EROSION at Clarkes Beach in the past week has left sand dunes at risk of collapse. Byron Shire residents and visitors are being asked to stay away from the dunes. Director of infrastructure services, Phil Holloway, said the area has seen significant coastal erosion in the past week and could potentially collapse.
EROSION at Clarkes Beach in the past week has left sand dunes at risk of collapse. Byron Shire residents and visitors are being asked to stay away from the dunes. Director of infrastructure services, Phil Holloway, said the area has seen significant coastal erosion in the past week and could potentially collapse. Marc Stapelberg

Coastal dwellers 'not worried' about rising sea levels

HALF of NSW's coastal community think rising sea levels will not impact them directly, new data released by UNSW scientists shows - and 25 per cent of surveyed accommodation businesses situated close to the coast are unsure if sea level rise is even occurring.

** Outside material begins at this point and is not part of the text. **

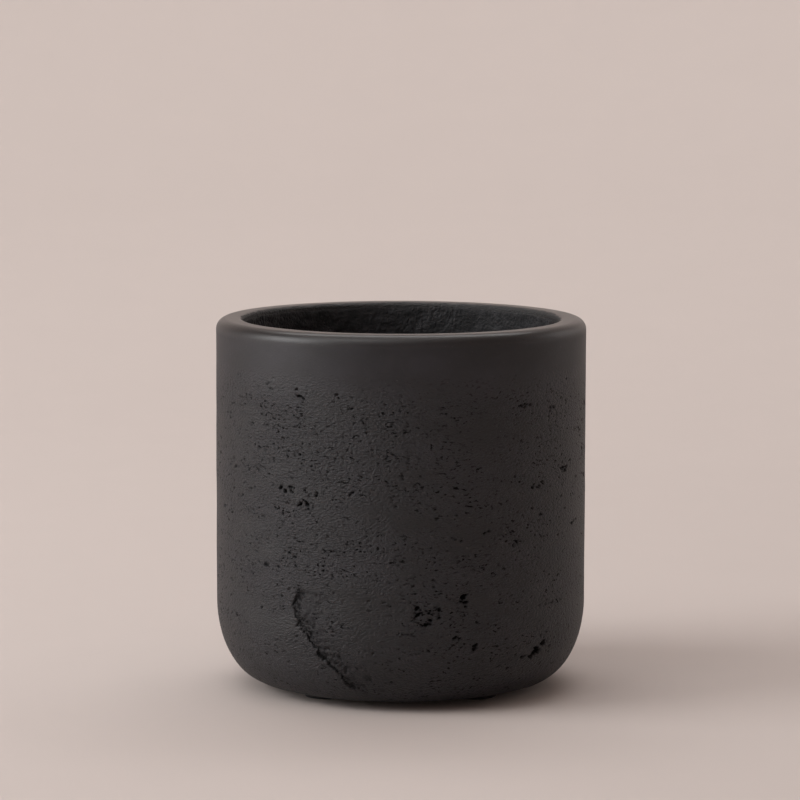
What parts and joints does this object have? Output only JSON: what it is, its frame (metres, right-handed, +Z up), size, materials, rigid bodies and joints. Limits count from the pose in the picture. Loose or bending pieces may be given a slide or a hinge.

The report described what the NSW community understands about coastal erosion and inundation, as well as the driving forces behind these hazards: sea level rise and severe coastal storms.

The My Coast NSW study took place in 2017 and 2018, surveying more than 1000 people from all over the NSW coast, across three main groups: Coastal Management Professionals (i.e. government, academics, researchers and engineers), General Coastal Users (a cross section of people who use the NSW coast), and Coastal Accommodation Businesses (owners, managers or employees of accommodation businesses situated close to the coast).

According to study author Anna Attard from UNSW Science, the survey showed that while 85 per cent of the surveyed General Coastal Users do think sea level rise is occurring, only 48 per cent of the survey participants think it will directly impact them.

"What we wanted to explore in this study was what coastal communities, people who use the coast to varying extents, think and know about the hazards of coastal erosion and coastal inundation and the driving forces of sea level rise and severe coastal storms. We wanted to know how these hazards are perceived in terms of peoples future usage of the coast. Rather than just looking at residents who live on the coast, we wanted the perspectives of all different types of coastal users," she said.

"So the rate of one in two thinking that sea level rise wont affect them is interesting, in that it shows that people may not consider the knock on effects of rising sea levels and how it will affect their coastal use."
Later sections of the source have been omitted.